Since Sony/ATV was in BMI's blanket license for 11 months and had a market share of 23.4 percent, that means it will get about $4.04 million from the $19.13 million BMI will collect from Pandora. ((23.4 percent x $19.13 million) x 11 / 12).

If you add that to the $2.25 million that it got for its stand-still agreement with Pandora that means Sony will get $6.3 million in total from its music plays on Pandora.


BMG gets $1.15 million for direct deal with Pandora for the second half of 2014. Judge Stanton said that payment translated into a an effective rate of 1.81 percent, which allows you to back out to market share of 6.9 percent. But Pandora didn't play those songs solely controlled by BMG (1 percent of Pandora plays), which means that BMG had 5.9 percent market share in the first half of the year. Cut that in half to 2.95 percent to represent the half year BMG was under the BMI blanket license, that means that the publisher will get $564,000 from BMI's $19.31 million payout (2.95 percent x $19.13 million). Adding the $1.15 million for the second half of 2014, BMG and its  songwriters were scheduled to receive $1.71 billion for its BMI repertoire in 2014.

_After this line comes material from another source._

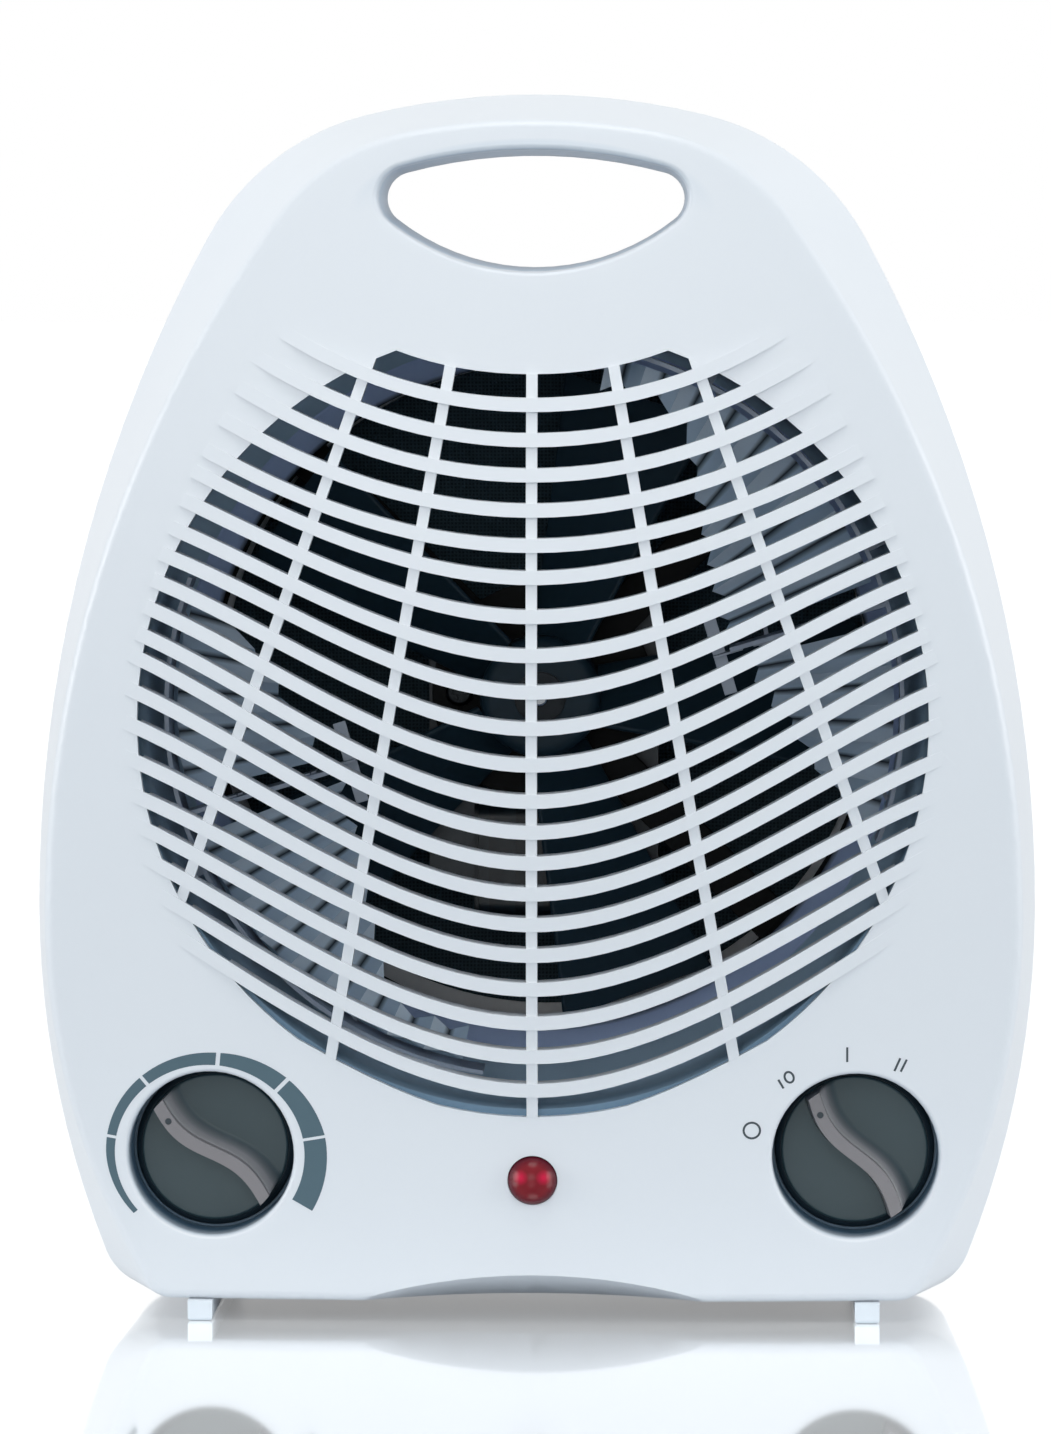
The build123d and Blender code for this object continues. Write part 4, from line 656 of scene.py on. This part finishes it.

One knowledgable source disputes UMPG's market share, saying it was 14.8 percent, so the 15 percent floor would kick in. If that's the case, its payout would come to $$5.28 million (15 percent x $920.8 million x 3.825 percent), and that payment equals (0.57 percent) of Pandora revenue. If that's the case, BMI's market share for the would adjust to 79.6 percent of revenue and its remainder payout would be $16.77 million and a total payout of $19.77 million or 2.15 percent of Pandora revenue, while Pandora's total payout would fall slightly to 5.34 percent.

All estimated payout to publishers and songwriters are before the BMI administrative fee kicks in.